• _YOUR OBJECTIVE_: Output exactly the lines that run from the line containing "without its eyes." through the line containing "low, high = Vector((1e9,)", with both ends included.

========================================================================

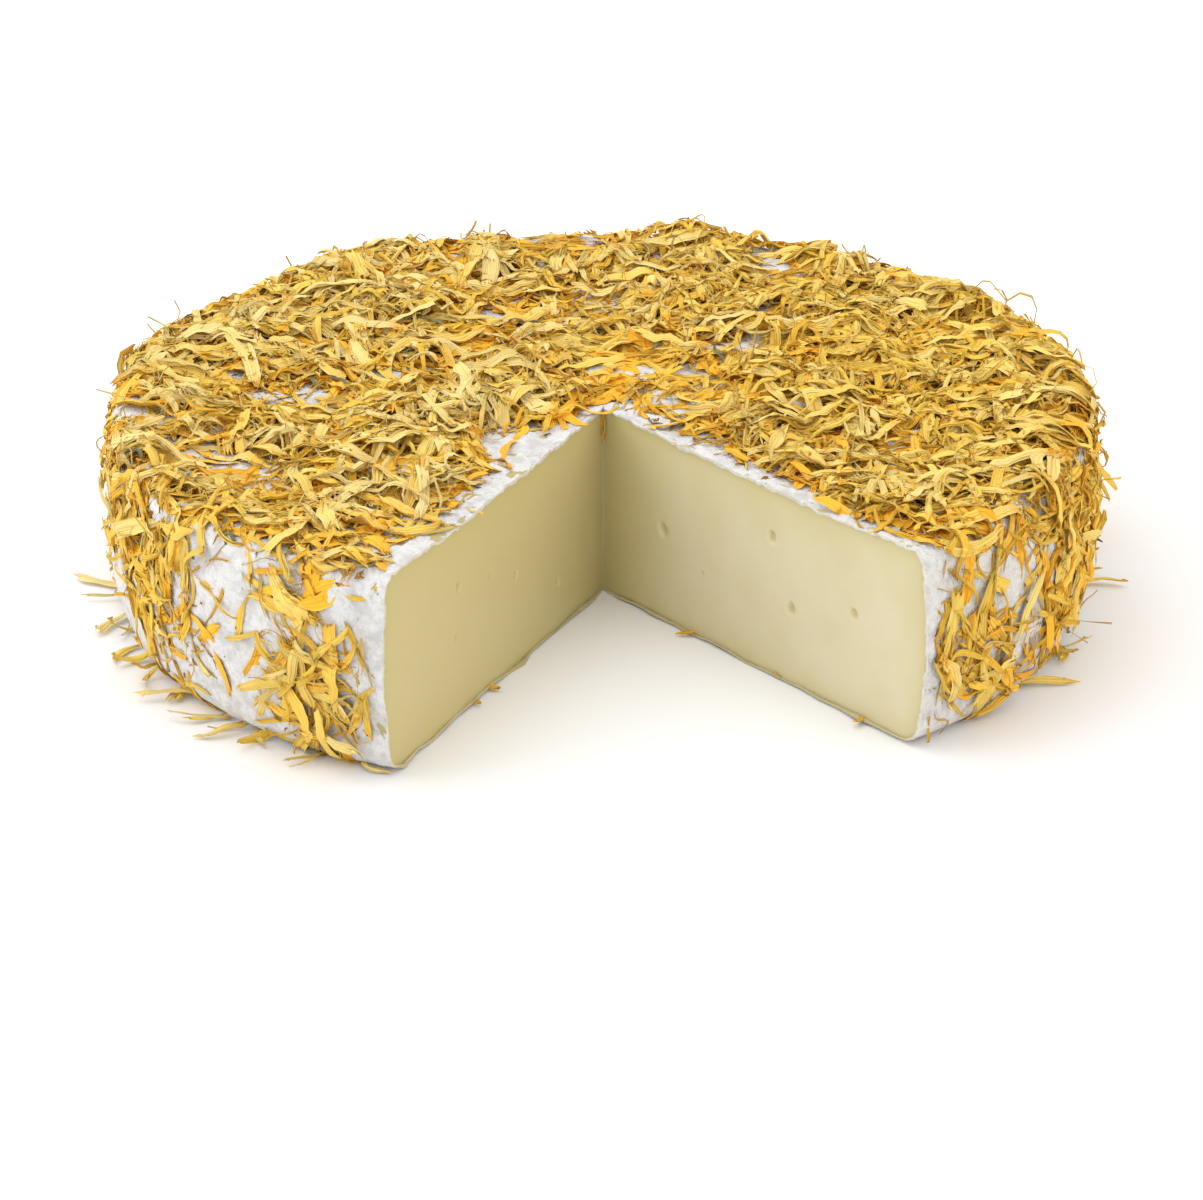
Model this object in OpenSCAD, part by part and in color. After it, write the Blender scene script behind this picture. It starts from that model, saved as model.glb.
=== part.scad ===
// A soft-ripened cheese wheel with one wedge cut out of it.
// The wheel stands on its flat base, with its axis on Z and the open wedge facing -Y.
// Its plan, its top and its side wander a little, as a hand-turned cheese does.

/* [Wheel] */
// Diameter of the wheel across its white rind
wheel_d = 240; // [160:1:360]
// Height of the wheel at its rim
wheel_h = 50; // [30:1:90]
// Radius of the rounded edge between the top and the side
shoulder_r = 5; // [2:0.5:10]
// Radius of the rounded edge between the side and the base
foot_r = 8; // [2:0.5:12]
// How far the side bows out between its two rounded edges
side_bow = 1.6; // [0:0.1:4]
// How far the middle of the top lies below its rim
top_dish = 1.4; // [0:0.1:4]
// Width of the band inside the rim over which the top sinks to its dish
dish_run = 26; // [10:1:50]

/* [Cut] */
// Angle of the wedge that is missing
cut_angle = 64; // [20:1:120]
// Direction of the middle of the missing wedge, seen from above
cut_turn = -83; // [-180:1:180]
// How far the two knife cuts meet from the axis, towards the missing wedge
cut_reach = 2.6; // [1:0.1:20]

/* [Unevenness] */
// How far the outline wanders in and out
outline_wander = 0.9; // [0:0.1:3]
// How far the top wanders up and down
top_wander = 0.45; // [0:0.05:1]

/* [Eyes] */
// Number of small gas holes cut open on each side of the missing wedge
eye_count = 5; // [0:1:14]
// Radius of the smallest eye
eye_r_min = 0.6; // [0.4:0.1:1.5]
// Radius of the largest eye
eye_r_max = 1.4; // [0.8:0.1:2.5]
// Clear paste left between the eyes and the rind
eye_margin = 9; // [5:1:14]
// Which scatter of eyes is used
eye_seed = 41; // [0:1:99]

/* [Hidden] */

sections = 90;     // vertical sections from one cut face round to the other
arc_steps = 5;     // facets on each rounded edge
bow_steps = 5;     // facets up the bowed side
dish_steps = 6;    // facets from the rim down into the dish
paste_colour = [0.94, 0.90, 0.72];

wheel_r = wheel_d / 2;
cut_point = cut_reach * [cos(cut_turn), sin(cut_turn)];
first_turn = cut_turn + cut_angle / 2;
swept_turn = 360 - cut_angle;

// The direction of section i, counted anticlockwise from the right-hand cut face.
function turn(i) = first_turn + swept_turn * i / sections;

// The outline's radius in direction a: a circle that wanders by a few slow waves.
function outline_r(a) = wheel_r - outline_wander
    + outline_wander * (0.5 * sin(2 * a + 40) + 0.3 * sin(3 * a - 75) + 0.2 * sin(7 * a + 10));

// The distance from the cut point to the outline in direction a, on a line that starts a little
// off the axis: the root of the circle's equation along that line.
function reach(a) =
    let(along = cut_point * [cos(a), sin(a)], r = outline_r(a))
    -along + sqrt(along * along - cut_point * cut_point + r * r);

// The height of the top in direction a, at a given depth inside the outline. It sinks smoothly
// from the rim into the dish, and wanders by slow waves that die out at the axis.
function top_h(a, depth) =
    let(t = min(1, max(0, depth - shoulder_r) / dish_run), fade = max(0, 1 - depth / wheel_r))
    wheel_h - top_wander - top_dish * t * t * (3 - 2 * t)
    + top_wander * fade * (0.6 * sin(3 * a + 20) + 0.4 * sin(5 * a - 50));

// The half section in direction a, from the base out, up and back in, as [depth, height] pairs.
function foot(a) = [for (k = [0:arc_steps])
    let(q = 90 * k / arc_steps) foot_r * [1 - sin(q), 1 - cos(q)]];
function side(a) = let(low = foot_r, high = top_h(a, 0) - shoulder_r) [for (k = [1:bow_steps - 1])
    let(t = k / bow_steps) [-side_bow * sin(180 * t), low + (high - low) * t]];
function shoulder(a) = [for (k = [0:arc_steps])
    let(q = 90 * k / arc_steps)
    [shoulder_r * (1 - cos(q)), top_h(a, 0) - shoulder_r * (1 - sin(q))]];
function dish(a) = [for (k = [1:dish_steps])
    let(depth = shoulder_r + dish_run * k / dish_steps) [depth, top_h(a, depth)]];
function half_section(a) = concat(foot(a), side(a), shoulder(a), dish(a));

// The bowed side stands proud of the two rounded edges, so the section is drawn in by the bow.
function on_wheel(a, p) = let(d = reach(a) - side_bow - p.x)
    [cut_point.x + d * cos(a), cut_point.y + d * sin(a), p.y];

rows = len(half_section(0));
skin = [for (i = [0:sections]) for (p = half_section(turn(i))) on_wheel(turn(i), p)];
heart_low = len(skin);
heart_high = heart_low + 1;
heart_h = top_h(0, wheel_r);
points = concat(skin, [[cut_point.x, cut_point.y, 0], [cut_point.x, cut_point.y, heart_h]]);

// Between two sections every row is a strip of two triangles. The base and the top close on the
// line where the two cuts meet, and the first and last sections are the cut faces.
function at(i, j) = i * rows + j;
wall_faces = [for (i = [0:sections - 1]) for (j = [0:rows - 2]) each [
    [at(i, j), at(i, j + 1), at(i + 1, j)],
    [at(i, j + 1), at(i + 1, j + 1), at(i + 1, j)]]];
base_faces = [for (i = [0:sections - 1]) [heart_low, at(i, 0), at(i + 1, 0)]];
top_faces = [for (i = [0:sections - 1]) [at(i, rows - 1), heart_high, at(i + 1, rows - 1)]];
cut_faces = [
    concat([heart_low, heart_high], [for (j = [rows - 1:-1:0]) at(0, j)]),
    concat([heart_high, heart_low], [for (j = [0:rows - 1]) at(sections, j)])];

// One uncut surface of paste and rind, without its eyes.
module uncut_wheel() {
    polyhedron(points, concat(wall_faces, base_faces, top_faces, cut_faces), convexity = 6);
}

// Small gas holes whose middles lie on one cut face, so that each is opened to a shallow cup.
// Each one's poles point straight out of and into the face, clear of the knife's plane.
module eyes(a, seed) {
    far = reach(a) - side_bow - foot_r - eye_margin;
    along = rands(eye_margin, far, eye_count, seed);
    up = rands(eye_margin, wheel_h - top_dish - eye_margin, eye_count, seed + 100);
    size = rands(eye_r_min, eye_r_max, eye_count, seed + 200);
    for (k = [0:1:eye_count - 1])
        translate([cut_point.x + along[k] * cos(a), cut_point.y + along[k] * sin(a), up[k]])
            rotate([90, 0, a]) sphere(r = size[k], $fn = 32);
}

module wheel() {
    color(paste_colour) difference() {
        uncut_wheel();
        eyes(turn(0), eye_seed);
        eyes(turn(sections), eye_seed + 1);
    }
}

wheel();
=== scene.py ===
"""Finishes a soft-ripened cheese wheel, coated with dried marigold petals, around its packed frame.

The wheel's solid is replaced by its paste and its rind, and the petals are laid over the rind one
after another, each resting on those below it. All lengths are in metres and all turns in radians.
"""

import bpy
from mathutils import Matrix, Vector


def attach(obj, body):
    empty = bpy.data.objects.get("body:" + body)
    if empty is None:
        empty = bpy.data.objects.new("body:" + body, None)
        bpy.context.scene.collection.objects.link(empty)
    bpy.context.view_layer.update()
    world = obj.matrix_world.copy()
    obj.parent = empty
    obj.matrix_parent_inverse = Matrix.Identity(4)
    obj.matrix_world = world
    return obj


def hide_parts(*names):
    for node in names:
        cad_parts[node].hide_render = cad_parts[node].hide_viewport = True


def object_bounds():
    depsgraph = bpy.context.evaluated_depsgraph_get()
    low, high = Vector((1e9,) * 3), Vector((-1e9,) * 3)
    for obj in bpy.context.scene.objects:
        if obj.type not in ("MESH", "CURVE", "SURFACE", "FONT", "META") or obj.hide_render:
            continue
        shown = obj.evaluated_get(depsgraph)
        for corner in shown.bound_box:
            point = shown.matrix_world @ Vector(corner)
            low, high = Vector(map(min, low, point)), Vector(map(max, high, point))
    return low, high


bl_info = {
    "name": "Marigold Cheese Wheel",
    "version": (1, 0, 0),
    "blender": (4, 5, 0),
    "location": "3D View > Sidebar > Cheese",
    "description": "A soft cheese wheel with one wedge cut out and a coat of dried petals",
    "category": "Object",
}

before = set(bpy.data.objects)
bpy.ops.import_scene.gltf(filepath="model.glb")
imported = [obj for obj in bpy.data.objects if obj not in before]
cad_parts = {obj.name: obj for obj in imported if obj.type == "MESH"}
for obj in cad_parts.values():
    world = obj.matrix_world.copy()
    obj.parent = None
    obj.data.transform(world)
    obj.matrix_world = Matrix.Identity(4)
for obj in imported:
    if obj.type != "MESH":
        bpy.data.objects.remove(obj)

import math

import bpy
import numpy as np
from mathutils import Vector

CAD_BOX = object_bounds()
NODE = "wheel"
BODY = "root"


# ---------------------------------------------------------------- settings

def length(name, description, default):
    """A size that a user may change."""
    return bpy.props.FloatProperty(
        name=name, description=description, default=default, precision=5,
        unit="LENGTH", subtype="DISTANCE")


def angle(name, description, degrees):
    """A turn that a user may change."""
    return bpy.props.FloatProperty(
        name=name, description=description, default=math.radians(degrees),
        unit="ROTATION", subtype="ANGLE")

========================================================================

• _EXPECTED ANSWER_:
// One uncut surface of paste and rind, without its eyes.
module uncut_wheel() {
    polyhedron(points, concat(wall_faces, base_faces, top_faces, cut_faces), convexity = 6);
}

// Small gas holes whose middles lie on one cut face, so that each is opened to a shallow cup.
// Each one's poles point straight out of and into the face, clear of the knife's plane.
module eyes(a, seed) {
    far = reach(a) - side_bow - foot_r - eye_margin;
    along = rands(eye_margin, far, eye_count, seed);
    up = rands(eye_margin, wheel_h - top_dish - eye_margin, eye_count, seed + 100);
    size = rands(eye_r_min, eye_r_max, eye_count, seed + 200);
    for (k = [0:1:eye_count - 1])
        translate([cut_point.x + along[k] * cos(a), cut_point.y + along[k] * sin(a), up[k]])
            rotate([90, 0, a]) sphere(r = size[k], $fn = 32);
}

module wheel() {
    color(paste_colour) difference() {
        uncut_wheel();
        eyes(turn(0), eye_seed);
        eyes(turn(sections), eye_seed + 1);
    }
}

wheel();
=== scene.py ===
"""Finishes a soft-ripened cheese wheel, coated with dried marigold petals, around its packed frame.

The wheel's solid is replaced by its paste and its rind, and the petals are laid over the rind one
after another, each resting on those below it. All lengths are in metres and all turns in radians.
"""

import bpy
from mathutils import Matrix, Vector


def attach(obj, body):
    empty = bpy.data.objects.get("body:" + body)
    if empty is None:
        empty = bpy.data.objects.new("body:" + body, None)
        bpy.context.scene.collection.objects.link(empty)
    bpy.context.view_layer.update()
    world = obj.matrix_world.copy()
    obj.parent = empty
    obj.matrix_parent_inverse = Matrix.Identity(4)
    obj.matrix_world = world
    return obj


def hide_parts(*names):
    for node in names:
        cad_parts[node].hide_render = cad_parts[node].hide_viewport = True


def object_bounds():
    depsgraph = bpy.context.evaluated_depsgraph_get()
    low, high = Vector((1e9,) * 3), Vector((-1e9,) * 3)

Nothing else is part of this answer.